INFORMATION PROVIDED |
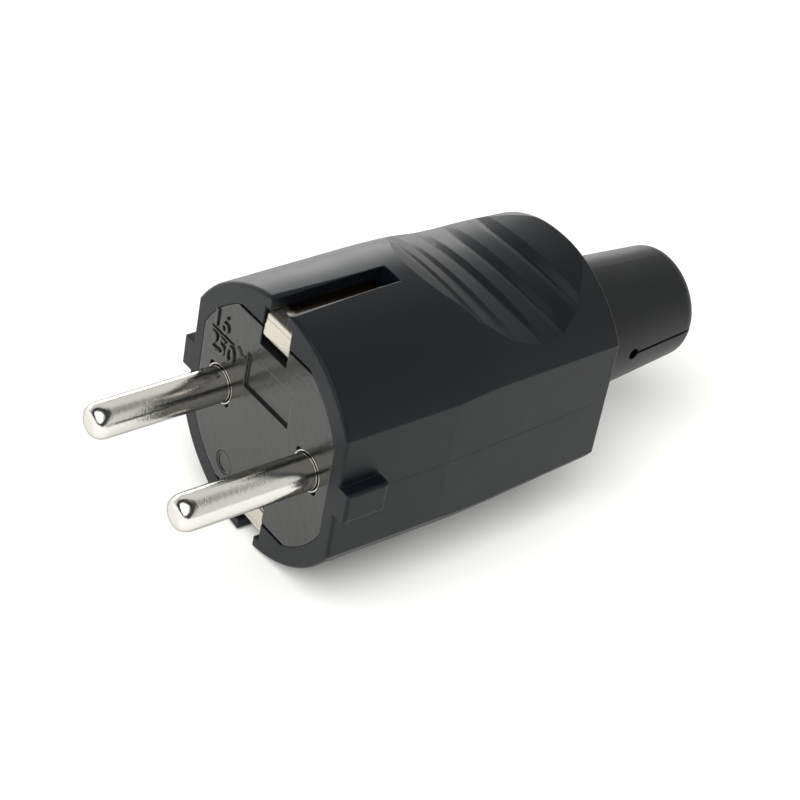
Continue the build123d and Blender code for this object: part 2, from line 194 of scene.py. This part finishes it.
hood_plastic, tree, shader = material_tree("spark-eroded black polyamide")
where = add(tree, "ShaderNodeTexCoord").outputs["Object"]
fine = add(tree, "ShaderNodeTexNoise", [("Vector", where)], Scale=1 / hood_grain, Detail=3.0)
flow = add(tree, "ShaderNodeTexNoise", [("Vector", where)], Scale=1 / flow_band, Detail=2.0)
gloss = add(tree, "ShaderNodeMapRange", [("Value", flow.outputs["Fac"])],
            From_Min=0.3, From_Max=0.7, To_Min=0.39, To_Max=0.43)
edge = add(tree, "ShaderNodeBevel", samples=6, Radius=moulded_edge)
grain_bump = add(tree, "ShaderNodeBump", [("Height", fine.outputs["Fac"]),
                                          ("Normal", edge.outputs["Normal"])],
                 Strength=0.35, Distance=0.00003)
tree.links.new(gloss.outputs["Result"], shader.inputs["Roughness"])
tree.links.new(grain_bump.outputs["Normal"], shader.inputs["Normal"])
shader.inputs["Base Color"].default_value = linear("#090d12")
shader.inputs["IOR"].default_value = 1.53
shader.inputs["Specular IOR Level"].default_value = 0.24
clothe("hood", hood_plastic)


# Parting lines: where the two halves of the hood's mould met, a little plastic was pressed
# out between them. It stands as a hair-thin ridge along the middle of each side flat, from
# the guide lug back to the hood's rear edge, and is one with the hood.
line_width = 0.00008
line_relief = 0.000012
line_points = 97
flat_front = (0.0060, 0.01595)
flat_bend = (0.0170, 0.01595)
flat_rear = (0.0439, 0.01460)
ring_corners = 16


def ridge(name, path, out, width, relief, loop=False):
    """Make a low ridge along a path on a surface. Each ring is an ellipse round a point of
    the path: cosine times half the width sideways, sine times the relief outwards, so its
    lower half lies in the surface. Sideways is at right angles to the path and to outwards.
    Unless it is a loop, both sizes are multiplied by the square root of 1.02 minus s to the
    power 14, where s runs from -1 to 1 along the path, which rounds the two ends."""
    along = np.roll(path, -1, 0) - np.roll(path, 1, 0) if loop else np.gradient(path, axis=0)
    along /= np.linalg.norm(along, axis=1)[:, None]
    side = np.cross(along, out)[:, None]
    angle = np.linspace(0, 2 * np.pi, ring_corners, endpoint=False)[:, None]
    taper = np.sqrt(1.02 - np.linspace(-1, 1, len(path)) ** 14)[:, None, None]
    ring = side * np.cos(angle) * width / 2 + np.array(out) * np.sin(angle) * relief
    ring = ring if loop else ring * taper
    return grid_mesh(name, path[:, None] + ring, tube=True, loop=loop)


for name, hand in (("parting_line_left", 1), ("parting_line_right", -1)):
    x = np.linspace(flat_front[0], flat_rear[0], line_points)
    y = np.interp(x, *np.transpose([flat_front, flat_bend, flat_rear]))
    path = np.stack([x, hand * y, np.zeros(line_points)], axis=-1)
    mesh = ridge(name, path, (0.0, hand, 0.0), line_width, line_relief)
    line = place(name, mesh, hood_plastic)
    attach(line, "root")


# Contact carrier: a snap-in insert of the same black polyamide from a polished mould. It
# holds the pins, the earth bow and the clamp for the cable, whose bar is the same plastic.
sink_patch = 0.0011
carrier_grain = 0.00025

# The polish gives a wet gloss over a faint unevenness of about 1 mm, so that the pins'
# reflections in it are ragged at their sides.
carrier_plastic, tree, shader = material_tree("polished black polyamide")
where = add(tree, "ShaderNodeTexCoord").outputs["Object"]
sink = add(tree, "ShaderNodeTexNoise", [("Vector", where)], Scale=1 / sink_patch, Detail=1.0)
fine = add(tree, "ShaderNodeTexNoise", [("Vector", where)], Scale=1 / carrier_grain, Detail=2.0)
edge = add(tree, "ShaderNodeBevel", samples=6, Radius=moulded_edge)
sink_bump = add(tree, "ShaderNodeBump", [("Height", sink.outputs["Fac"]),
                                         ("Normal", edge.outputs["Normal"])],
                Strength=0.5, Distance=0.00006)
fine_bump = add(tree, "ShaderNodeBump", [("Height", fine.outputs["Fac"]),
                                         ("Normal", sink_bump.outputs["Normal"])],
                Strength=0.12, Distance=0.00002)
gloss = add(tree, "ShaderNodeMapRange", [("Value", fine.outputs["Fac"])],
            From_Min=0.3, From_Max=0.7, To_Min=0.16, To_Max=0.24)
tree.links.new(gloss.outputs["Result"], shader.inputs["Roughness"])
tree.links.new(fine_bump.outputs["Normal"], shader.inputs["Normal"])
shader.inputs["Base Color"].default_value = linear("#131413")
shader.inputs["IOR"].default_value = 1.53
shader.inputs["Specular IOR Level"].default_value = 0.56
clothe("contact_carrier", carrier_plastic)
clothe("cable_clamp_bar", carrier_plastic)


# Rating numerals: plain raised figures on the insert's face, current over voltage with a bar
# and a wave between, and a plain ring in the round mark below. They are cut into the mould,
# so they are one with the insert. Places on the face are given across, along Y, and up.
upper_centre = (0.0107, 0.0088)
lower_centre = (0.0099, 0.0053)
numeral_height = 0.0036
numeral_relief = 0.00022
numeral_edge = 0.00003
numeral_swell = 0.00002
weld_distance = 1e-6
wave_centre = (0.0062, 0.0071)
wave_length = 0.0021
wave_swing = 0.00038
bar_ends = (0.0127, 0.0076)
stroke_width = 0.00042
stroke_points = 49
mark_centre = (0.0063, -0.0104)
mark_radius = 0.00145
mark_floor = 0.00015
mark_width = 0.00034
mark_relief = 0.00014
mark_points = 96
face_turn = Matrix(((0, 0, -1), (-1, 0, 0), (0, 1, 0))).to_4x4()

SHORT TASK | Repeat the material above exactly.

EXERCISE ANSWER |
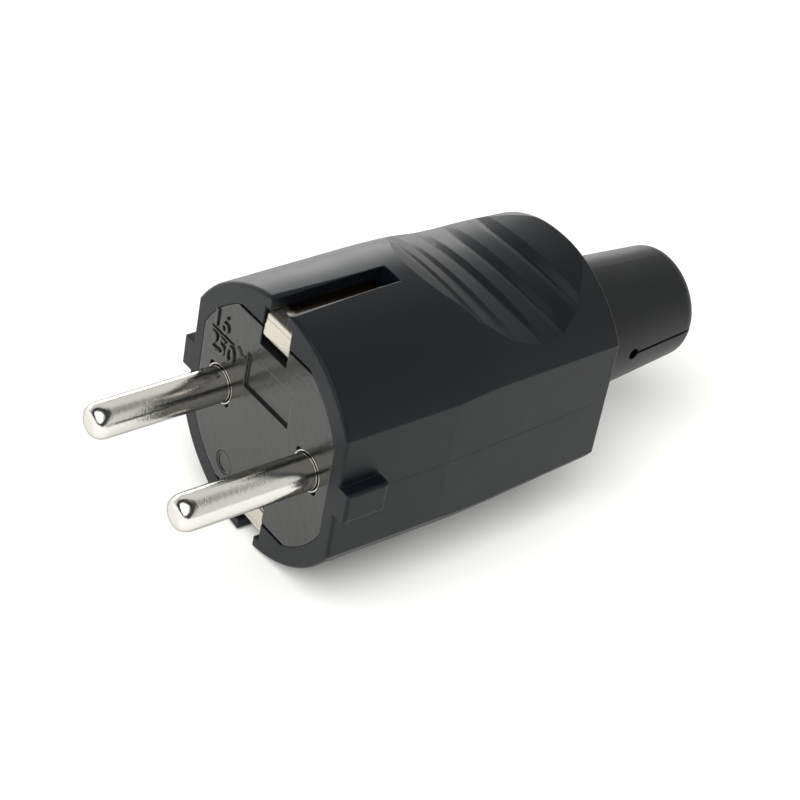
Continue the build123d and Blender code for this object: part 2, from line 194 of scene.py. This part finishes it.
hood_plastic, tree, shader = material_tree("spark-eroded black polyamide")
where = add(tree, "ShaderNodeTexCoord").outputs["Object"]
fine = add(tree, "ShaderNodeTexNoise", [("Vector", where)], Scale=1 / hood_grain, Detail=3.0)
flow = add(tree, "ShaderNodeTexNoise", [("Vector", where)], Scale=1 / flow_band, Detail=2.0)
gloss = add(tree, "ShaderNodeMapRange", [("Value", flow.outputs["Fac"])],
            From_Min=0.3, From_Max=0.7, To_Min=0.39, To_Max=0.43)
edge = add(tree, "ShaderNodeBevel", samples=6, Radius=moulded_edge)
grain_bump = add(tree, "ShaderNodeBump", [("Height", fine.outputs["Fac"]),
                                          ("Normal", edge.outputs["Normal"])],
                 Strength=0.35, Distance=0.00003)
tree.links.new(gloss.outputs["Result"], shader.inputs["Roughness"])
tree.links.new(grain_bump.outputs["Normal"], shader.inputs["Normal"])
shader.inputs["Base Color"].default_value = linear("#090d12")
shader.inputs["IOR"].default_value = 1.53
shader.inputs["Specular IOR Level"].default_value = 0.24
clothe("hood", hood_plastic)


# Parting lines: where the two halves of the hood's mould met, a little plastic was pressed
# out between them. It stands as a hair-thin ridge along the middle of each side flat, from
# the guide lug back to the hood's rear edge, and is one with the hood.
line_width = 0.00008
line_relief = 0.000012
line_points = 97
flat_front = (0.0060, 0.01595)
flat_bend = (0.0170, 0.01595)
flat_rear = (0.0439, 0.01460)
ring_corners = 16


def ridge(name, path, out, width, relief, loop=False):
    """Make a low ridge along a path on a surface. Each ring is an ellipse round a point of
    the path: cosine times half the width sideways, sine times the relief outwards, so its
    lower half lies in the surface. Sideways is at right angles to the path and to outwards.
    Unless it is a loop, both sizes are multiplied by the square root of 1.02 minus s to the
    power 14, where s runs from -1 to 1 along the path, which rounds the two ends."""
    along = np.roll(path, -1, 0) - np.roll(path, 1, 0) if loop else np.gradient(path, axis=0)
    along /= np.linalg.norm(along, axis=1)[:, None]
    side = np.cross(along, out)[:, None]
    angle = np.linspace(0, 2 * np.pi, ring_corners, endpoint=False)[:, None]
    taper = np.sqrt(1.02 - np.linspace(-1, 1, len(path)) ** 14)[:, None, None]
    ring = side * np.cos(angle) * width / 2 + np.array(out) * np.sin(angle) * relief
    ring = ring if loop else ring * taper
    return grid_mesh(name, path[:, None] + ring, tube=True, loop=loop)


for name, hand in (("parting_line_left", 1), ("parting_line_right", -1)):
    x = np.linspace(flat_front[0], flat_rear[0], line_points)
    y = np.interp(x, *np.transpose([flat_front, flat_bend, flat_rear]))
    path = np.stack([x, hand * y, np.zeros(line_points)], axis=-1)
    mesh = ridge(name, path, (0.0, hand, 0.0), line_width, line_relief)
    line = place(name, mesh, hood_plastic)
    attach(line, "root")


# Contact carrier: a snap-in insert of the same black polyamide from a polished mould. It
# holds the pins, the earth bow and the clamp for the cable, whose bar is the same plastic.
sink_patch = 0.0011
carrier_grain = 0.00025

# The polish gives a wet gloss over a faint unevenness of about 1 mm, so that the pins'
# reflections in it are ragged at their sides.
carrier_plastic, tree, shader = material_tree("polished black polyamide")
where = add(tree, "ShaderNodeTexCoord").outputs["Object"]
sink = add(tree, "ShaderNodeTexNoise", [("Vector", where)], Scale=1 / sink_patch, Detail=1.0)
fine = add(tree, "ShaderNodeTexNoise", [("Vector", where)], Scale=1 / carrier_grain, Detail=2.0)
edge = add(tree, "ShaderNodeBevel", samples=6, Radius=moulded_edge)
sink_bump = add(tree, "ShaderNodeBump", [("Height", sink.outputs["Fac"]),
                                         ("Normal", edge.outputs["Normal"])],
                Strength=0.5, Distance=0.00006)
fine_bump = add(tree, "ShaderNodeBump", [("Height", fine.outputs["Fac"]),
                                         ("Normal", sink_bump.outputs["Normal"])],
                Strength=0.12, Distance=0.00002)
gloss = add(tree, "ShaderNodeMapRange", [("Value", fine.outputs["Fac"])],
            From_Min=0.3, From_Max=0.7, To_Min=0.16, To_Max=0.24)
tree.links.new(gloss.outputs["Result"], shader.inputs["Roughness"])
tree.links.new(fine_bump.outputs["Normal"], shader.inputs["Normal"])
shader.inputs["Base Color"].default_value = linear("#131413")
shader.inputs["IOR"].default_value = 1.53
shader.inputs["Specular IOR Level"].default_value = 0.56
clothe("contact_carrier", carrier_plastic)
clothe("cable_clamp_bar", carrier_plastic)


# Rating numerals: plain raised figures on the insert's face, current over voltage with a bar
# and a wave between, and a plain ring in the round mark below. They are cut into the mould,
# so they are one with the insert. Places on the face are given across, along Y, and up.
upper_centre = (0.0107, 0.0088)
lower_centre = (0.0099, 0.0053)
numeral_height = 0.0036
numeral_relief = 0.00022
numeral_edge = 0.00003
numeral_swell = 0.00002
weld_distance = 1e-6
wave_centre = (0.0062, 0.0071)
wave_length = 0.0021
wave_swing = 0.00038
bar_ends = (0.0127, 0.0076)
stroke_width = 0.00042
stroke_points = 49
mark_centre = (0.0063, -0.0104)
mark_radius = 0.00145
mark_floor = 0.00015
mark_width = 0.00034
mark_relief = 0.00014
mark_points = 96
face_turn = Matrix(((0, 0, -1), (-1, 0, 0), (0, 1, 0))).to_4x4()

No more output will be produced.